Objective: Your task is to copy the stretch of lines in the records below that begins with the line containing "build_casing()" and ends with the line containing "depsgraph = bpy.context.evaluated_depsgraph_get()", exactly as written, with nothing added.

(Stored dataset items)
══════

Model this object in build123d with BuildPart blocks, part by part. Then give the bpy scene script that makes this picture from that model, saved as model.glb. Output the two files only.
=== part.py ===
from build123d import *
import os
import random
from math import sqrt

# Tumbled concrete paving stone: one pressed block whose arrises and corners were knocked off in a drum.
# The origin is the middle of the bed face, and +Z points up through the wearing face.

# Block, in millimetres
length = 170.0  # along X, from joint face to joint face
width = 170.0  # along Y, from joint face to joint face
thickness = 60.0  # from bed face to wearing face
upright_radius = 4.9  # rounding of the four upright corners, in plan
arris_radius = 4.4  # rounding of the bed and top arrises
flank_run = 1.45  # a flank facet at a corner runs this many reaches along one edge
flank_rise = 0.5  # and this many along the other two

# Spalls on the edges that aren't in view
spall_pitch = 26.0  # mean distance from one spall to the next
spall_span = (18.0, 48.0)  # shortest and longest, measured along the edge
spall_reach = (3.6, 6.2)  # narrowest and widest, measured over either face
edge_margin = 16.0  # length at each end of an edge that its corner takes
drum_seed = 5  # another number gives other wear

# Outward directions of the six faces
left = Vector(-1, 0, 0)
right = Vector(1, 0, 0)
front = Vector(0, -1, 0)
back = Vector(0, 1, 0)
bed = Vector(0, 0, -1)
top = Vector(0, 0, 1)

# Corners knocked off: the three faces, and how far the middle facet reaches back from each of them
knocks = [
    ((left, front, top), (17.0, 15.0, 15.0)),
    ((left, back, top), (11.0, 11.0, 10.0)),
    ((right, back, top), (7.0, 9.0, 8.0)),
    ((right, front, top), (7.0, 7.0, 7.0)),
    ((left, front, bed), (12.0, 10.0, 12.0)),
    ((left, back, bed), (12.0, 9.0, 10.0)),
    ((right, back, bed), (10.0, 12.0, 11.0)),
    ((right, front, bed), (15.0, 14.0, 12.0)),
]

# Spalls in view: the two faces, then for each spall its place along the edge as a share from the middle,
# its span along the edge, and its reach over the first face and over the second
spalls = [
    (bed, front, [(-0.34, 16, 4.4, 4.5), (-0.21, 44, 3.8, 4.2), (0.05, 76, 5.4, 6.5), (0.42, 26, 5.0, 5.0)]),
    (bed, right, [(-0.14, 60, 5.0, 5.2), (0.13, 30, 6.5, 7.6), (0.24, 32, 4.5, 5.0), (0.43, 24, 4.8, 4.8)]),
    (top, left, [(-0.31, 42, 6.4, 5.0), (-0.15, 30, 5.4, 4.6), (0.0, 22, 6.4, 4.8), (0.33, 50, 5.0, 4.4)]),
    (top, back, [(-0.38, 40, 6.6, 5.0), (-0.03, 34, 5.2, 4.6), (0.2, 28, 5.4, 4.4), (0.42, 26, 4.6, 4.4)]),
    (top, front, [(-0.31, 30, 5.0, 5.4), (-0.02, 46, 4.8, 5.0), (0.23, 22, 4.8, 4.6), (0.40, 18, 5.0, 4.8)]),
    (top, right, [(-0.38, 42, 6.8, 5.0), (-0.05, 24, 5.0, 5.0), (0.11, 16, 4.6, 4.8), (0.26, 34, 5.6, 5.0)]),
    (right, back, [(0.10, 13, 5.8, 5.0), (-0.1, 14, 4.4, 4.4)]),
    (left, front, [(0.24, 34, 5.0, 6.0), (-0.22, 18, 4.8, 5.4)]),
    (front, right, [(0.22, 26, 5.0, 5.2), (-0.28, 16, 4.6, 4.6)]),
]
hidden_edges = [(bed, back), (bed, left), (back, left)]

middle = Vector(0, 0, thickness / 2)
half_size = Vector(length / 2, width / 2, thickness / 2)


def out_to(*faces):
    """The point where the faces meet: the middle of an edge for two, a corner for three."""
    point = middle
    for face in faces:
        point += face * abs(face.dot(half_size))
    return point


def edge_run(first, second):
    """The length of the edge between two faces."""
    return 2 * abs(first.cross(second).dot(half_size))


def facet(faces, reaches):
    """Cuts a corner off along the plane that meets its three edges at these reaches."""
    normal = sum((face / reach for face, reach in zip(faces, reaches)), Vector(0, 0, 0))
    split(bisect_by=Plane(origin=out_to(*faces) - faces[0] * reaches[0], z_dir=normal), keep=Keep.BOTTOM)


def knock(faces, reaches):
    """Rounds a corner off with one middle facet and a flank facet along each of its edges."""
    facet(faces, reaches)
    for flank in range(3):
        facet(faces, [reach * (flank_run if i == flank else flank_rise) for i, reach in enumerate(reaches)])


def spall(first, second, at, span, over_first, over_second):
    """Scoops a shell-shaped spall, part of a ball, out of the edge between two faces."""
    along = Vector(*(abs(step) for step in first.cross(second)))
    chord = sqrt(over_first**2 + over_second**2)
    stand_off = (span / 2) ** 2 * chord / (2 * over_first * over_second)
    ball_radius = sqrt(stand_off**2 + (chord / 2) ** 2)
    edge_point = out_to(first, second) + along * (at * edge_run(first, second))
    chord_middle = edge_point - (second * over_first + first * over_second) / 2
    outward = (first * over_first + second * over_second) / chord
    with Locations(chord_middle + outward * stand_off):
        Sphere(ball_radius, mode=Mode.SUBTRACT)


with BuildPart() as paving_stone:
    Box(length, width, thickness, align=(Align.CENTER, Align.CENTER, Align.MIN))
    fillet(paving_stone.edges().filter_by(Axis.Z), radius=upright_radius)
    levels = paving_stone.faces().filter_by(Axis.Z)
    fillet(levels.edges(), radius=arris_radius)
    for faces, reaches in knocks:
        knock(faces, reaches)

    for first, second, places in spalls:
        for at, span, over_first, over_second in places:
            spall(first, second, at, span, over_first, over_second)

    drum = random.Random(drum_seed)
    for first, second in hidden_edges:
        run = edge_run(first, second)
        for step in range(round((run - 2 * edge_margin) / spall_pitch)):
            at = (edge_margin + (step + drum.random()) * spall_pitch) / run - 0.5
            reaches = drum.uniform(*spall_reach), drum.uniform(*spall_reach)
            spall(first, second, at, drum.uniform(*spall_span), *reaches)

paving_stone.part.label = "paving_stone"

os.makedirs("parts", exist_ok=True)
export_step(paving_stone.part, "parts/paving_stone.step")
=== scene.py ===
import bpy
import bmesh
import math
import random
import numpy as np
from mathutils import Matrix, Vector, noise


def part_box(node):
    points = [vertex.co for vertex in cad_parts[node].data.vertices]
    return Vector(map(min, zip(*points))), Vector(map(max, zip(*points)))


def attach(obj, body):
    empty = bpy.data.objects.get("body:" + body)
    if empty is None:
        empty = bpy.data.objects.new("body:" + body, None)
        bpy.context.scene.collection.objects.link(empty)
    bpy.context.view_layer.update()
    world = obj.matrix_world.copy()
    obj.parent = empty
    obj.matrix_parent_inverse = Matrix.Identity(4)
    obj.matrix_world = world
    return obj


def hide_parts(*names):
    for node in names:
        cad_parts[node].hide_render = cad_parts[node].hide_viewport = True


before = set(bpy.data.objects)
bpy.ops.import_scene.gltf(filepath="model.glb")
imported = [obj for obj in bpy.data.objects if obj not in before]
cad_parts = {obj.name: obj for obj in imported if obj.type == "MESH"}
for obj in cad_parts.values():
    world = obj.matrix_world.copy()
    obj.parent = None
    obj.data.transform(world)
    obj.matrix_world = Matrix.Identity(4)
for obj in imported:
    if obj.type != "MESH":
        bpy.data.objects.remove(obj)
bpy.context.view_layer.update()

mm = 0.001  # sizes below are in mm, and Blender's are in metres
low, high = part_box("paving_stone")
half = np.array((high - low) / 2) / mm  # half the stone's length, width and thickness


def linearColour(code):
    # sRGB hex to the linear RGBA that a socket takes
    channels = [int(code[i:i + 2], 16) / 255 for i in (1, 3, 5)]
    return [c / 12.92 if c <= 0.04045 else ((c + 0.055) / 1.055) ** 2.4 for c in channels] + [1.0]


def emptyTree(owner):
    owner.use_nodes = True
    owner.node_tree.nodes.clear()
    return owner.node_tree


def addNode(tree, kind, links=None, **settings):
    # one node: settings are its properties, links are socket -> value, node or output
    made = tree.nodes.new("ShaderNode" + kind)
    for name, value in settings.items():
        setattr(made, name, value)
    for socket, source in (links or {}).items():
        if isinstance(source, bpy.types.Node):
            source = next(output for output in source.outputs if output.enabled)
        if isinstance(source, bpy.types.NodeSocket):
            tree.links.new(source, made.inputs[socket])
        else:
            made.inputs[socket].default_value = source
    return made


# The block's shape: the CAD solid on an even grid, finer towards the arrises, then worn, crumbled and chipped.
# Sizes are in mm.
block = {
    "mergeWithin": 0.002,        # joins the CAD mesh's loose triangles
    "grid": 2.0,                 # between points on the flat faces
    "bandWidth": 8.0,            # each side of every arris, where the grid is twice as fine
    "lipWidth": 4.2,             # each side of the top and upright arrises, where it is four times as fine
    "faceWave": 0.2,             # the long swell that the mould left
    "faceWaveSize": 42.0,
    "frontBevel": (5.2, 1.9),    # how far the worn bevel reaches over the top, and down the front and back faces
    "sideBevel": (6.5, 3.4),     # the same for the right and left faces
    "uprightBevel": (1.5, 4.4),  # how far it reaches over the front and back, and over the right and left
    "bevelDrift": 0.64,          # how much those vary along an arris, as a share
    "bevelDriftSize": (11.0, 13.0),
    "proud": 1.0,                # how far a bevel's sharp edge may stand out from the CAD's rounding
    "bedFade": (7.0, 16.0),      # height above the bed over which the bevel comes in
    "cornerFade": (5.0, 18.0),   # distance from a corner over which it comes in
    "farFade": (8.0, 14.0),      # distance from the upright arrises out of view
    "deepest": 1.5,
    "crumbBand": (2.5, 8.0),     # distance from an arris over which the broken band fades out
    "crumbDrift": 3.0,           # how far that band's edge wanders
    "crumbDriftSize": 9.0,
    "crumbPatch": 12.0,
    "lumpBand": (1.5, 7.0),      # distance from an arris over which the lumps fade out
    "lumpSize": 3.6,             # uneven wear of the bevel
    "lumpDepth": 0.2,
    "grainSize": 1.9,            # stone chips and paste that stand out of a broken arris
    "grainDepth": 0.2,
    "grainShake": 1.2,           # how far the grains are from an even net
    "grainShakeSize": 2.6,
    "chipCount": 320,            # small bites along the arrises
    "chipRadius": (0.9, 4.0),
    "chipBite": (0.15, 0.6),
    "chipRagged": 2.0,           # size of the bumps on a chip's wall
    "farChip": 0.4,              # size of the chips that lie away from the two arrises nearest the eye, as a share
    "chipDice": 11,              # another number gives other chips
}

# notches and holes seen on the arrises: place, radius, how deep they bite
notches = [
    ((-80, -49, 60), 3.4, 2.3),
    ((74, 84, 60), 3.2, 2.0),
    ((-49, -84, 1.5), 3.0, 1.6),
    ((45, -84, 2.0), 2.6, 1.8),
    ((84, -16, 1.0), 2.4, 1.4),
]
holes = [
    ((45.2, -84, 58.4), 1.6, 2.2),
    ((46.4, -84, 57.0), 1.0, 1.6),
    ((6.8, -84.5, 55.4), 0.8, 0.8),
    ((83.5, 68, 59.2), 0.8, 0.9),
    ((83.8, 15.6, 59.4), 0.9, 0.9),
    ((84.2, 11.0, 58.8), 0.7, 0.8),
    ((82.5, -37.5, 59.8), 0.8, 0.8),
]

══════

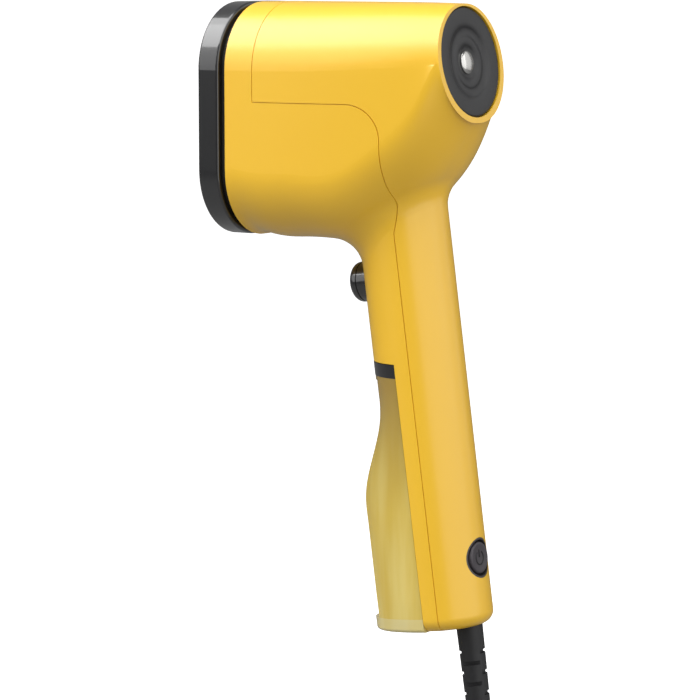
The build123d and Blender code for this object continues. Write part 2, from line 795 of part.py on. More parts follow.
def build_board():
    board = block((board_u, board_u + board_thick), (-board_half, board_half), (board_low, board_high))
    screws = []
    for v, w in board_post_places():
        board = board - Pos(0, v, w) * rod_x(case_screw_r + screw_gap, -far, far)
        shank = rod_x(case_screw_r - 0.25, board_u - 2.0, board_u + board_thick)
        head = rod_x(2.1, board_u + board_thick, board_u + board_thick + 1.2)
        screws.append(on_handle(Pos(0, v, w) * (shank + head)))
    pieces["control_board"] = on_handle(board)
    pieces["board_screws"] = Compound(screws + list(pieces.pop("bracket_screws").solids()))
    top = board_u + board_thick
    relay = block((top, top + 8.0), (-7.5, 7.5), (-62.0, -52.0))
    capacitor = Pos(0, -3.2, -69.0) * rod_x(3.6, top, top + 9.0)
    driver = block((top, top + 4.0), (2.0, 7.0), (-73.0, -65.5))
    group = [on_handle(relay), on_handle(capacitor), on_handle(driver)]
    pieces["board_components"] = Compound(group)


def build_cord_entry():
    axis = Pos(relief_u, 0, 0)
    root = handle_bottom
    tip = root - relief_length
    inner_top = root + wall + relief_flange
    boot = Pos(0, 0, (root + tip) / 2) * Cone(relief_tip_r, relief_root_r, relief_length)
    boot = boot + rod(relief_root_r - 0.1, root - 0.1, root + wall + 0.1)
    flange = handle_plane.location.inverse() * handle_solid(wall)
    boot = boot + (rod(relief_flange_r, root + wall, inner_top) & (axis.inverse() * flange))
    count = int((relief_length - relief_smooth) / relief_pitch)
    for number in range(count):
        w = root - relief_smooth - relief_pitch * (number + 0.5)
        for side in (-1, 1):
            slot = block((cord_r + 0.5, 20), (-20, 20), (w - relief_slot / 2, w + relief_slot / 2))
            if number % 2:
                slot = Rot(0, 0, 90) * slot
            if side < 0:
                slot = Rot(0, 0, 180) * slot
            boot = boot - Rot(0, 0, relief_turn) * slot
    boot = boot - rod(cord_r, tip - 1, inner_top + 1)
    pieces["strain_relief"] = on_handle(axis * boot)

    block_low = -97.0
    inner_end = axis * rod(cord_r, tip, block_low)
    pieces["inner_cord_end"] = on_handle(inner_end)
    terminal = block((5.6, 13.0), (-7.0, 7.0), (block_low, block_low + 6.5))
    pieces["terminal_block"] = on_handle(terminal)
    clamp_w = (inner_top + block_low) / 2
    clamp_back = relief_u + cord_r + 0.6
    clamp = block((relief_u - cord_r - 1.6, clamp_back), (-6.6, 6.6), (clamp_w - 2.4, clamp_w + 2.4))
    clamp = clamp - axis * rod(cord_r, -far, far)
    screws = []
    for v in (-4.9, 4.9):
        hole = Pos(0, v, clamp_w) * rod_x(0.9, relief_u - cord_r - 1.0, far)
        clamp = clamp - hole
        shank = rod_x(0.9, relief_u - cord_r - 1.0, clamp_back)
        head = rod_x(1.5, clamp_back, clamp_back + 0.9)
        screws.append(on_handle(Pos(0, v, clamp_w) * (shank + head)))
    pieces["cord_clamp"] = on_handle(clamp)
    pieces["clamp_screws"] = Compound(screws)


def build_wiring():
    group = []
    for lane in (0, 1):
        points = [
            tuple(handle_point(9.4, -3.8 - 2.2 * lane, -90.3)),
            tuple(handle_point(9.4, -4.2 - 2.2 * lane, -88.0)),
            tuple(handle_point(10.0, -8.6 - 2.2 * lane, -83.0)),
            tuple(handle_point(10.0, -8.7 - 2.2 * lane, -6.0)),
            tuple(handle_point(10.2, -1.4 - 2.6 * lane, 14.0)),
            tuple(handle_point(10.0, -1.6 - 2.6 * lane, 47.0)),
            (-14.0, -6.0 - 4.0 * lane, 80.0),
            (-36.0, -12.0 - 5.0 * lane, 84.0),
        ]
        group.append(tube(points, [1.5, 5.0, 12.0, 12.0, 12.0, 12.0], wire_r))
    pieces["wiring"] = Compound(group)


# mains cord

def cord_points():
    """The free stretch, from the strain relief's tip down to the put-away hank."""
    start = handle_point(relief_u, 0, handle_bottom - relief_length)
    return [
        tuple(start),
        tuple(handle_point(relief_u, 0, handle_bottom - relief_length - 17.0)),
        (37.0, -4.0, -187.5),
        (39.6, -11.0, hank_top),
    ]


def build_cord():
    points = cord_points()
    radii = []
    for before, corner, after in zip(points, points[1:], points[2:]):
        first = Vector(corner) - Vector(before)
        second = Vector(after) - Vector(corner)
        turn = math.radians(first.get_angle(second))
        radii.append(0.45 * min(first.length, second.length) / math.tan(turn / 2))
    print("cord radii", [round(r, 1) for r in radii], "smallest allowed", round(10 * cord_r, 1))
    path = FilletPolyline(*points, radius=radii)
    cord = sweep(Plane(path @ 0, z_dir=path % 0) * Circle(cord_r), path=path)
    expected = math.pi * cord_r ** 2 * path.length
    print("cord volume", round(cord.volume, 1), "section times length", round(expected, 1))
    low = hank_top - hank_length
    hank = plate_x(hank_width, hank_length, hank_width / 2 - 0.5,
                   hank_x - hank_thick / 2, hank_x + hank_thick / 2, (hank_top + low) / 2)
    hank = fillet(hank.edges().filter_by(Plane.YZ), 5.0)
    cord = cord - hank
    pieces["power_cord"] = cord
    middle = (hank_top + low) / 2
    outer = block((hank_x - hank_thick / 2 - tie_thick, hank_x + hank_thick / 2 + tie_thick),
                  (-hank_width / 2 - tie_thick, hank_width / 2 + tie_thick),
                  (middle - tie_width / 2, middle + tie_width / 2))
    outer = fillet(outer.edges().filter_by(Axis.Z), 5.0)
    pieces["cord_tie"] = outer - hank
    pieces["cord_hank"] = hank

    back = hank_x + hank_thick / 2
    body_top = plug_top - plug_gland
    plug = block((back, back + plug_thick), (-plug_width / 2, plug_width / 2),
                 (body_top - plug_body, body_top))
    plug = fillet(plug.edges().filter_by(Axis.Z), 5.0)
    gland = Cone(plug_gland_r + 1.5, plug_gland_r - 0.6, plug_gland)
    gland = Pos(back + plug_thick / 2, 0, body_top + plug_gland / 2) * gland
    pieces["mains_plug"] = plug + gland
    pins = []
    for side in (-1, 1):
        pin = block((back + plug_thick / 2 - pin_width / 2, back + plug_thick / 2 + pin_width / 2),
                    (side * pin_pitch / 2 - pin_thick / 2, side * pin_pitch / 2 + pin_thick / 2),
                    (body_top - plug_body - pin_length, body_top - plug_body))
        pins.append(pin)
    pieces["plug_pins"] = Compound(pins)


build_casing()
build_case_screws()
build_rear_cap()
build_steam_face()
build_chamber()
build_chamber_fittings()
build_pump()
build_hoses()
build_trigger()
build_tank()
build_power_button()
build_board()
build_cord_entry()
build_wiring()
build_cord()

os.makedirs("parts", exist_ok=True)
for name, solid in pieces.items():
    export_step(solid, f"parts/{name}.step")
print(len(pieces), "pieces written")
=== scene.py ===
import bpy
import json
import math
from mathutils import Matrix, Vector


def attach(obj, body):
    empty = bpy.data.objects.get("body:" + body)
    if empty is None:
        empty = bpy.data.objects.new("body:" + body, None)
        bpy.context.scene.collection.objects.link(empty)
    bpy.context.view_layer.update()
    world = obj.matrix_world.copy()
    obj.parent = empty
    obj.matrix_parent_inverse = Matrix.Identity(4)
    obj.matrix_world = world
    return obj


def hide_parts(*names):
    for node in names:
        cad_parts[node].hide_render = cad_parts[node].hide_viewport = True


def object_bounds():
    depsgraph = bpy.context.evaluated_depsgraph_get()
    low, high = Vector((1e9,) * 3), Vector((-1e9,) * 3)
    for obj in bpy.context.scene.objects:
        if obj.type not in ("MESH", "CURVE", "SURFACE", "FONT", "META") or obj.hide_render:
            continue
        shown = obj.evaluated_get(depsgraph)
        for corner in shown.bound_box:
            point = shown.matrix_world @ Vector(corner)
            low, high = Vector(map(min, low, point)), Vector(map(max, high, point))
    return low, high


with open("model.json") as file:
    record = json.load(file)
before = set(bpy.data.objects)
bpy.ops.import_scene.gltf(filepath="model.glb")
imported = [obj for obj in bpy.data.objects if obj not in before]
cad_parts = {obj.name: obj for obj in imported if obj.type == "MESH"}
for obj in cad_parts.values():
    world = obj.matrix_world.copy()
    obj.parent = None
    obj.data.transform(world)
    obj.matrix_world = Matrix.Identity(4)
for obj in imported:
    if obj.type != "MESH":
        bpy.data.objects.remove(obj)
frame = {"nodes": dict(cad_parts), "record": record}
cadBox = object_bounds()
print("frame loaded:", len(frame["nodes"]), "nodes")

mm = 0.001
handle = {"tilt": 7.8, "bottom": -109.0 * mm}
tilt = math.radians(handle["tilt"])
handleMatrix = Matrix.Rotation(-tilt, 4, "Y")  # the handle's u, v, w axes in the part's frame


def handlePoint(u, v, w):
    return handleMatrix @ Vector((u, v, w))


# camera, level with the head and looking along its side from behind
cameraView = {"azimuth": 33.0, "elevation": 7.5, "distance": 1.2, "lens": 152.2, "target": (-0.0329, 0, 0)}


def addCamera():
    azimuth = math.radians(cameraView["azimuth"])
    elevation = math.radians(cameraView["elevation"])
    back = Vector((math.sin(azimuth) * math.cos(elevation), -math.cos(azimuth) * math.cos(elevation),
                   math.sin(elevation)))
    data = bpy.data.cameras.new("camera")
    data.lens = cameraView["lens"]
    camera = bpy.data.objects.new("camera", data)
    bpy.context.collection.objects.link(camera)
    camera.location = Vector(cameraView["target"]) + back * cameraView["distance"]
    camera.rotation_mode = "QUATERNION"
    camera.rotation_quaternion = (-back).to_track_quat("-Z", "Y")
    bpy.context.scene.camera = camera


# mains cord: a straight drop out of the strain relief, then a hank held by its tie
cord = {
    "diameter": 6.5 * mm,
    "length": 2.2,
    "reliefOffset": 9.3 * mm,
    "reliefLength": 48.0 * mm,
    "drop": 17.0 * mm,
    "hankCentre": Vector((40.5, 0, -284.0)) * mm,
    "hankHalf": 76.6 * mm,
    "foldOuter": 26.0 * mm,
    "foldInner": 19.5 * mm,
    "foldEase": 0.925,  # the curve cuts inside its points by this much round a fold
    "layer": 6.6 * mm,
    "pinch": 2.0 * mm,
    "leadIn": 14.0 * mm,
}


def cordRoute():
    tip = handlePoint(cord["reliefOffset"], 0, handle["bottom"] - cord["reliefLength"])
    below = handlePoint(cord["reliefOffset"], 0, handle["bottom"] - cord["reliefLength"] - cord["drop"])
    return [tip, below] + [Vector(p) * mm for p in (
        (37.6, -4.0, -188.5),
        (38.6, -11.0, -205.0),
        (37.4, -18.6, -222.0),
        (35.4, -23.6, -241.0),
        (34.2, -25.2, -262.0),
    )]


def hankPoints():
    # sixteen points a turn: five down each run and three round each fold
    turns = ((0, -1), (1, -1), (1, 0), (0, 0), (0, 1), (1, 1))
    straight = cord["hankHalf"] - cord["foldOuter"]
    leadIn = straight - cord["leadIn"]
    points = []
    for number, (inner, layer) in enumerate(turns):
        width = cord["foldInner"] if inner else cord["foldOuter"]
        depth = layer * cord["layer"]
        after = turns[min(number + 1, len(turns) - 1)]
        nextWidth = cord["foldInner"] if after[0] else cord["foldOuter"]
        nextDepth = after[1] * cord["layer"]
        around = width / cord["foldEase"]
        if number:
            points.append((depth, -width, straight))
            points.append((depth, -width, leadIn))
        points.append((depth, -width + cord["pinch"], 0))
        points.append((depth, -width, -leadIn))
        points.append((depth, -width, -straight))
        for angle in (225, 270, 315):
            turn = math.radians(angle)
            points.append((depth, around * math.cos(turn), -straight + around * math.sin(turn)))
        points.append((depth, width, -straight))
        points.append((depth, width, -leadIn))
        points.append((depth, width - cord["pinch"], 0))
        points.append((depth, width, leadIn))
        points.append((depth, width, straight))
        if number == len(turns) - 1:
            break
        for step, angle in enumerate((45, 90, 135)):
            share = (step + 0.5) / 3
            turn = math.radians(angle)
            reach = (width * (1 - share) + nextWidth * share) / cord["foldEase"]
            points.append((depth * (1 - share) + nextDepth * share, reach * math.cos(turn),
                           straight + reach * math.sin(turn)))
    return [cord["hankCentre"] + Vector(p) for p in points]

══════

Task solution:
build_casing()
build_case_screws()
build_rear_cap()
build_steam_face()
build_chamber()
build_chamber_fittings()
build_pump()
build_hoses()
build_trigger()
build_tank()
build_power_button()
build_board()
build_cord_entry()
build_wiring()
build_cord()

os.makedirs("parts", exist_ok=True)
for name, solid in pieces.items():
    export_step(solid, f"parts/{name}.step")
print(len(pieces), "pieces written")
=== scene.py ===
import bpy
import json
import math
from mathutils import Matrix, Vector


def attach(obj, body):
    empty = bpy.data.objects.get("body:" + body)
    if empty is None:
        empty = bpy.data.objects.new("body:" + body, None)
        bpy.context.scene.collection.objects.link(empty)
    bpy.context.view_layer.update()
    world = obj.matrix_world.copy()
    obj.parent = empty
    obj.matrix_parent_inverse = Matrix.Identity(4)
    obj.matrix_world = world
    return obj


def hide_parts(*names):
    for node in names:
        cad_parts[node].hide_render = cad_parts[node].hide_viewport = True


def object_bounds():
    depsgraph = bpy.context.evaluated_depsgraph_get()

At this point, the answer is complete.